-- COLLECTED MATERIAL start --
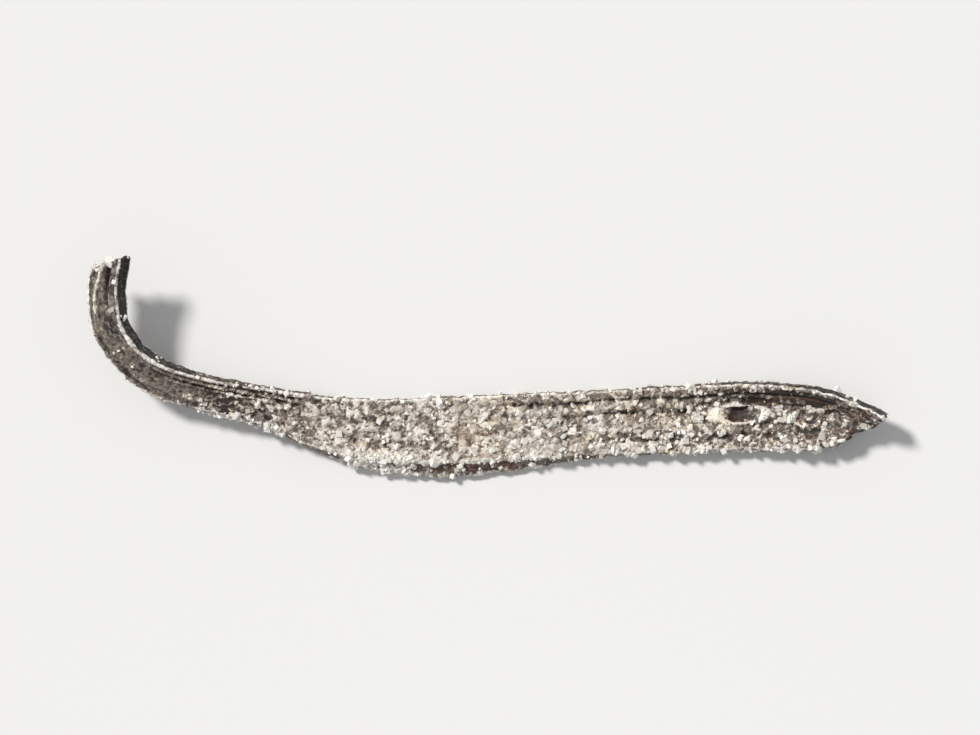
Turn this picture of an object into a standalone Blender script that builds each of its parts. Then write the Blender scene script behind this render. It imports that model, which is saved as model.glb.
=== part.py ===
"""One strip of dried, salted kelp: a leathery ribbon about 50 mm long that lies flat on its belly,
with a hooked, tilted end that lifts off the table and a long slanting cut at the other end.

Metres, +Z up. The table is the plane z = 0, and +X runs along the strip, from its hook to its far cut.
The origin is the centre of the strip's bounding box, taken down to the table.
"""

import math
from collections import namedtuple

import bmesh
import bpy
from mathutils import Matrix, Vector

MM = 0.001

THICKNESS = 0.95 * MM  # of the blade, between its two faces
EDGE_ROUNDING = 0.14 * MM  # how far a cut edge draws in towards its corners
END_HOLD = 0.25 * MM  # the ring that keeps a cut end square lies this far inside it

# The place of the strip's middle line at each station, in mm, the blade's width there in mm, the angle in
# degrees by which its left edge is raised, and the angle in degrees through which it curls from edge to edge.
Station = namedtuple("Station", "x y z width roll curl")
STATIONS = (
    Station(-23.2, 6.3, 4.3, 2.25, 27, 36),
    Station(-23.45, 4.4, 4.0, 2.3, 27, 30),
    Station(-23.2, 2.4, 3.5, 2.25, 26, 26),
    Station(-22.1, 0.6, 2.9, 2.2, 24, 24),
    Station(-20.3, -0.8, 2.3, 2.25, 19, 22),
    Station(-17.4, -1.73, 1.7, 2.15, 12, 20),
    Station(-13.6, -2.57, 1.15, 2.4, 5, 16),
    Station(-9.4, -3.75, 0.7, 3.5, -2, 15),
    Station(-5.0, -4.1, 0.46, 4.0, -5, 17),
    Station(0.0, -3.95, 0.42, 4.15, -4, 16),
    Station(5.6, -3.63, 0.42, 3.95, -1, 13),
    Station(11.4, -3.37, 0.46, 4.15, 2, 13),
    Station(16.6, -3.1, 0.66, 4.2, 4, 16),
    Station(20.6, -3.3, 1.05, 4.0, 8, 22),
    Station(23.2, -4.0, 1.45, 3.1, 13, 26),
)
RINGS_PER_STATION = 2

# The knife ran at a slant along the strip's right edge, so that this cut shows from above.
SLANT = 0.75 * MM  # how far the lower corner stands out past the upper one
SLANT_START = 0.3  # share of the half width from which the lower face widens
SLANT_MIDDLE = 8.6  # stations
SLANT_REACH = 2.4  # stations

# Towards the far cut a lengthwise fold sinks into the upper face, beside a left edge that rolls up.
FOLD_ACROSS = 0.3  # share of the half width, from the middle line
FOLD_HALF_WIDTH = 0.16  # share of the half width
FOLD_DEPTH = 0.36 * MM
LIP_RISE = 0.4 * MM
LIP_START, LIP_END = 0.36, 0.85  # shares of the half width
FOLD_FIRST, FOLD_FULL = 9.4, 12.4  # stations

# How obliquely the two ends were cut, as the slope of the cut against the strip's width.
HOOK_CUT_SLOPE = -0.55
FAR_CUT_SLOPE = 1.0

# Where a ring has its points, as shares of the half width.
ACROSS = (-1.0, -0.86, -0.45, -0.1, 0.15, 0.3, 0.45, 0.7, 0.88, 1.0)

TABLE_CUTTER = (0.08, 0.04, 0.01)

KELP_BROWN = (0.055, 0.042, 0.034, 1.0)
KELP_ROUGHNESS = 0.55


def smooth_step(low, high, value):
    """0 below low, 1 above high, and a smooth rise between them."""
    t = min(1.0, max(0.0, (value - low) / (high - low)))
    return t * t * (3 - 2 * t)


def blend_through(values, where):
    """The Catmull-Rom curve through the values, read at a place counted in values."""
    last = len(values) - 1
    first = min(int(where), last - 1)
    t = where - first
    a, b, c, d = (values[min(last, max(0, first + step))] for step in (-1, 0, 1, 2))
    return 0.5 * (2 * b + (c - a) * t + (2 * a - 5 * b + 4 * c - d) * t**2 + (3 * b - a - 3 * c + d) * t**3)


def station_at(where):
    """The station read from the smooth curves through all of them, in metres and radians."""
    x, y, z, width, roll, curl = (blend_through(values, where) for values in zip(*STATIONS))
    return Station(x * MM, y * MM, z * MM, width * MM, math.radians(roll), math.radians(curl))


def axes_at(where):
    """The directions along the strip, towards its left edge and out of its upper face."""
    step = 0.02
    before = station_at(max(0.0, where - step))
    after = station_at(min(len(STATIONS) - 1.0, where + step))
    along = (Vector(after[:3]) - Vector(before[:3])).normalized()
    level = Vector((0, 0, 1)).cross(along).normalized()
    left = Matrix.Rotation(station_at(where).roll, 3, along) @ level
    return along, left, along.cross(left)


def lip_rise(across):
    return LIP_RISE * smooth_step(LIP_START, LIP_END, across)


def fold_depth(across):
    return FOLD_DEPTH * math.exp(-(((across - FOLD_ACROSS) / FOLD_HALF_WIDTH) ** 2))


def section_point(where, across, upper):
    """The point of the strip's surface at a share of its half width, on its upper or its lower face."""
    blade = station_at(where)
    reach = across * blade.width / 2
    height = (0.5 if upper else -0.5) * THICKNESS
    if abs(across) == 1.0:
        height -= math.copysign(EDGE_ROUNDING, height)
    folded = smooth_step(FOLD_FIRST, FOLD_FULL, where)
    height += folded * lip_rise(across)
    if upper:
        height -= folded * fold_depth(across)
    else:
        slanted = 1 - smooth_step(0, SLANT_REACH, abs(where - SLANT_MIDDLE))
        reach -= SLANT * slanted * smooth_step(SLANT_START, 1.0, -across)
    along, left, out = axes_at(where)
    radius = blade.width / blade.curl
    angle = reach / radius
    sideways = left * (radius - height) * math.sin(angle)
    upwards = out * (radius - (radius - height) * math.cos(angle))
    return Vector(blade[:3]) + sideways + upwards + along * end_shift(where, across)


def end_shift(where, across):
    """How far a point near an end moves along the strip, so that the end is cut obliquely."""
    last = len(STATIONS) - 1
    hook_share = 1 - smooth_step(0, 1, where)
    far_share = smooth_step(last - 1, last, where)
    slope = HOOK_CUT_SLOPE * hook_share + FAR_CUT_SLOPE * far_share
    return slope * across * station_at(where).width / 2


def station_distance(first, second):
    return (Vector(station_at(second)[:3]) - Vector(station_at(first)[:3])).length


def ring_places():
    """Where the rings lie, counted in stations, with one close to each cut end."""
    last = len(STATIONS) - 1
    places = [step / RINGS_PER_STATION for step in range(last * RINGS_PER_STATION + 1)]
    near_hook = END_HOLD / station_distance(0, 1)
    near_far_cut = last - END_HOLD / station_distance(last - 1, last)
    return [places[0], near_hook, *places[1:-1], near_far_cut, places[-1]]


def strip_mesh():
    """The strip as a closed cage: rings of points over its upper face and back under its lower one."""
    bm = bmesh.new()
    around = [(across, True) for across in ACROSS] + [(across, False) for across in reversed(ACROSS)]
    rings = [[bm.verts.new(section_point(where, *place)) for place in around] for where in ring_places()]
    count = len(around)
    for ring, after in zip(rings, rings[1:]):
        for i in range(count):
            j = (i + 1) % count
            bm.faces.new((ring[i], after[i], after[j], ring[j]))
    for ring in (rings[0], rings[-1]):
        for i in range(len(ACROSS) - 1):
            bm.faces.new((ring[i], ring[i + 1], ring[count - 2 - i], ring[count - 1 - i]))
    bmesh.ops.recalc_face_normals(bm, faces=bm.faces)
    mesh = bpy.data.meshes.new("kelp_strip")
    bm.to_mesh(mesh)
    bm.free()
    mesh.shade_smooth()
    return mesh


def kelp_material():
    material = bpy.data.materials.new("dried_kelp")
    material.use_nodes = True
    shader = material.node_tree.nodes["Principled BSDF"]
    shader.inputs["Base Color"].default_value = KELP_BROWN
    shader.inputs["Roughness"].default_value = KELP_ROUGHNESS
    shader.inputs["Metallic"].default_value = 0.0
    return material


def table_cutter():
    """A block whose top is the table: it cuts the strip's belly flat where the strip rests."""
    bm = bmesh.new()
    bmesh.ops.create_cube(bm, size=1.0, matrix=Matrix.Diagonal((*TABLE_CUTTER, 1.0)))
    mesh = bpy.data.meshes.new("table_cutter")
    bm.to_mesh(mesh)
    bm.free()
    cutter = bpy.data.objects.new("table_cutter", mesh)
    cutter.location.z = -TABLE_CUTTER[2] / 2
    cutter.hide_render = True
    cutter.display_type = "WIRE"
    bpy.context.scene.collection.objects.link(cutter)
    return cutter


def kelp_strip(cutter):
    strip = bpy.data.objects.new("kelp_strip", strip_mesh())
    strip.data.materials.append(kelp_material())
    bpy.context.scene.collection.objects.link(strip)
    rounded = strip.modifiers.new("rounded", "SUBSURF")
    rounded.levels = 1
    rounded.render_levels = 1
    belly = strip.modifiers.new("flat_belly", "BOOLEAN")
    belly.operation = "DIFFERENCE"
    belly.object = cutter
    return strip


def centre_over_origin(obj):
    """Moves the object level with the table until the middle of its bounding box is above the origin."""
    bpy.context.view_layer.update()
    corners = [Vector(corner) for corner in obj.evaluated_get(bpy.context.evaluated_depsgraph_get()).bound_box]
    middle = (corners[0] + corners[6]) / 2
    obj.location.x = -middle.x
    obj.location.y = -middle.y


def clear_scene():
    for obj in list(bpy.data.objects):
        bpy.data.objects.remove(obj)


def main():
    clear_scene()
    centre_over_origin(kelp_strip(table_cutter()))


main()
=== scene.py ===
"""The looks of one strip of dried, salted kelp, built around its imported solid.

The blade is swept again as a fine mesh along the solid's own middle line, with its wrinkles, creases,
crust and ragged edges, and salt, seasoning and powder are laid on it grain by grain. Metres, +Z up, the
table at z = 0. The blade is worked out in millimetres, and becomes metres when its mesh is made.
"""

import itertools
import math
from collections import namedtuple

import bmesh
import bpy
import numpy as np
from mathutils import Matrix, Vector


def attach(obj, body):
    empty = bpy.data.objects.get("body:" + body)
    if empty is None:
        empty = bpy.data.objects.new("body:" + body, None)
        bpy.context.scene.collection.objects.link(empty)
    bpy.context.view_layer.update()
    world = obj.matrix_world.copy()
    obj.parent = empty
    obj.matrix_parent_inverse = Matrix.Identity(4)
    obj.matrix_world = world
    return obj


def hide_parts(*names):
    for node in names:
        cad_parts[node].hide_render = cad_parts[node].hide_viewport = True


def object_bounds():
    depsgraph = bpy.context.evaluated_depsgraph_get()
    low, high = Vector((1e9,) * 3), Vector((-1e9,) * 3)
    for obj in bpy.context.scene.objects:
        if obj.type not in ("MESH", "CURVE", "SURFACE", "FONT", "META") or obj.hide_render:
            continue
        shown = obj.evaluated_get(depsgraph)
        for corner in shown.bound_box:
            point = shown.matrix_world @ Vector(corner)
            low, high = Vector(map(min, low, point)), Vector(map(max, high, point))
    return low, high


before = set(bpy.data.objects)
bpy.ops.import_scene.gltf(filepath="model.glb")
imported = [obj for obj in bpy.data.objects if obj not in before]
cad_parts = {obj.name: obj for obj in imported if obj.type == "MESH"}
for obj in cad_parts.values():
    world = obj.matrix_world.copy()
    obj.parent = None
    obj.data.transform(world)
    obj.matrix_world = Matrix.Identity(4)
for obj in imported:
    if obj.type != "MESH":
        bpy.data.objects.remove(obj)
CAD_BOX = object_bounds()

bl_info = {
    "name": "Dried Kelp Strip",
    "version": (1, 0, 0),
    "blender": (4, 5, 0),
    "location": "View3D > Sidebar > Kelp",
    "description": "A salted strip of dried kelp with its crystals, seasoning grains and dust",
    "category": "Add Mesh",
}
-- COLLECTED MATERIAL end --
WHAT YOU SHOULD DO: Gather each line that holds "before".

RIGHT ANSWER:
    before = station_at(max(0.0, where - step))
    along = (Vector(after[:3]) - Vector(before[:3])).normalized()
before = set(bpy.data.objects)
imported = [obj for obj in bpy.data.objects if obj not in before]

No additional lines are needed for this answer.